### INSTRUCTION
Write out the whole listing again, exactly as given.

### PROVIDED MATERIAL
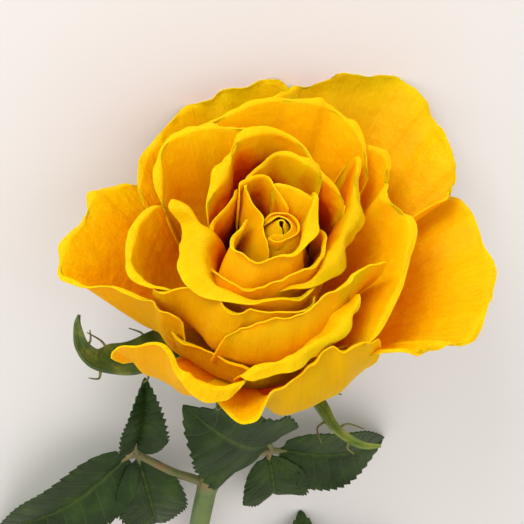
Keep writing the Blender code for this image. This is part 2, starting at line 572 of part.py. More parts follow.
def make_leaf(name):
    """Makes one compound leaf: its stalk and its leaflets."""
    bend, joints, leaflets = LEAVES[name][1:]
    centre, out = leaf_root(name)
    stalk = (centre + out * STUB_LENGTH, bend, *joints)
    leaf = tube(name, stalk, STALK_RADII, STALK_SIDES, 3 * len(stalk) - 3)
    pieces = []
    for joint, base, tip, *shape in leaflets:
        inside = Vector(base).lerp(Vector(tip), STALKLET_REACH)
        pieces.append(tube("stalklet", (joints[joint], base, inside), STALKLET_RADII, STALK_SIDES, 2))
        pieces.append(make_leaflet(base, tip, *shape))
    fuse(leaf, pieces, LEAF_GREEN, 0.5)


clear_scene()
make_bloom()
make_calyx()
make_stem()
for leaf_name in LEAVES:
    make_leaf(leaf_name)
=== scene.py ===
"""A yellow garden rose, cut and laid on a table.

Places and sizes are in millimetres over the table and are turned into metres where a mesh is
made. The bloom faces forward (-Y), and the stem runs back along +Y.
"""
import math

import bpy
import numpy as np
from mathutils import Matrix, Vector


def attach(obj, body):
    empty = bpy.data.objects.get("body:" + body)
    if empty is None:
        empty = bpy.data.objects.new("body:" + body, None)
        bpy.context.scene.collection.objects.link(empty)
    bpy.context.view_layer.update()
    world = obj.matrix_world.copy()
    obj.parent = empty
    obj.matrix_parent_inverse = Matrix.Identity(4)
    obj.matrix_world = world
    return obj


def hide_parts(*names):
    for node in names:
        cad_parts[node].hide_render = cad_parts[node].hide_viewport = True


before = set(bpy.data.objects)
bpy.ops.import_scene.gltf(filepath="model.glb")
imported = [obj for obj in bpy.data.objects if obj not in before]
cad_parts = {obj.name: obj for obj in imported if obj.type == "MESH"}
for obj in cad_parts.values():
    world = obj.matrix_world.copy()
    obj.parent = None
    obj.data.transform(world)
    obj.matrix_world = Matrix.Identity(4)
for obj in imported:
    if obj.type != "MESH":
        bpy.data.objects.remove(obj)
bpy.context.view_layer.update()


# The petals. Each is one thin living sheet that grows from the receptacle and spreads wider to
# its rim, where it crumples and rolls outward. The outer ones open flat, and the inner ones wrap
# each other. They are the petals of the solid bloom, made thinner and with their creases.
MM = 0.001
TABLE_SHIFT = np.array((1.0, -77.5, 0.0))
BLOOM_LEAN = math.radians(70)
BLOOM_TURN = math.radians(174)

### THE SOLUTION
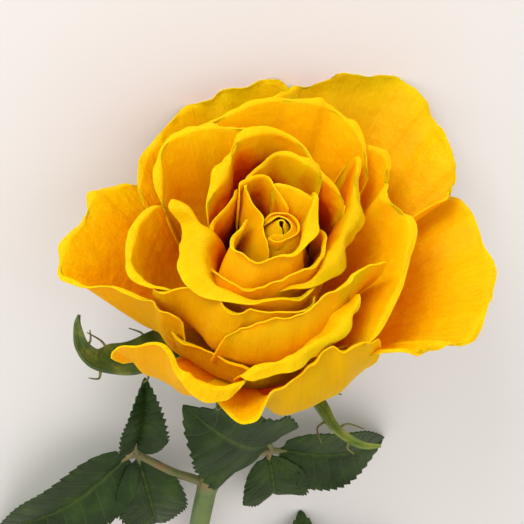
Keep writing the Blender code for this image. This is part 2, starting at line 572 of part.py. More parts follow.
def make_leaf(name):
    """Makes one compound leaf: its stalk and its leaflets."""
    bend, joints, leaflets = LEAVES[name][1:]
    centre, out = leaf_root(name)
    stalk = (centre + out * STUB_LENGTH, bend, *joints)
    leaf = tube(name, stalk, STALK_RADII, STALK_SIDES, 3 * len(stalk) - 3)
    pieces = []
    for joint, base, tip, *shape in leaflets:
        inside = Vector(base).lerp(Vector(tip), STALKLET_REACH)
        pieces.append(tube("stalklet", (joints[joint], base, inside), STALKLET_RADII, STALK_SIDES, 2))
        pieces.append(make_leaflet(base, tip, *shape))
    fuse(leaf, pieces, LEAF_GREEN, 0.5)


clear_scene()
make_bloom()
make_calyx()
make_stem()
for leaf_name in LEAVES:
    make_leaf(leaf_name)
=== scene.py ===
"""A yellow garden rose, cut and laid on a table.

Places and sizes are in millimetres over the table and are turned into metres where a mesh is
made. The bloom faces forward (-Y), and the stem runs back along +Y.
"""
import math

import bpy
import numpy as np
from mathutils import Matrix, Vector


def attach(obj, body):
    empty = bpy.data.objects.get("body:" + body)
    if empty is None:
        empty = bpy.data.objects.new("body:" + body, None)
        bpy.context.scene.collection.objects.link(empty)
    bpy.context.view_layer.update()
    world = obj.matrix_world.copy()
    obj.parent = empty
    obj.matrix_parent_inverse = Matrix.Identity(4)
    obj.matrix_world = world
    return obj


def hide_parts(*names):
    for node in names:
        cad_parts[node].hide_render = cad_parts[node].hide_viewport = True


before = set(bpy.data.objects)
bpy.ops.import_scene.gltf(filepath="model.glb")
imported = [obj for obj in bpy.data.objects if obj not in before]
cad_parts = {obj.name: obj for obj in imported if obj.type == "MESH"}
for obj in cad_parts.values():
    world = obj.matrix_world.copy()
    obj.parent = None
    obj.data.transform(world)
    obj.matrix_world = Matrix.Identity(4)
for obj in imported:
    if obj.type != "MESH":
        bpy.data.objects.remove(obj)
bpy.context.view_layer.update()


# The petals. Each is one thin living sheet that grows from the receptacle and spreads wider to
# its rim, where it crumples and rolls outward. The outer ones open flat, and the inner ones wrap
# each other. They are the petals of the solid bloom, made thinner and with their creases.
MM = 0.001
TABLE_SHIFT = np.array((1.0, -77.5, 0.0))
BLOOM_LEAN = math.radians(70)
BLOOM_TURN = math.radians(174)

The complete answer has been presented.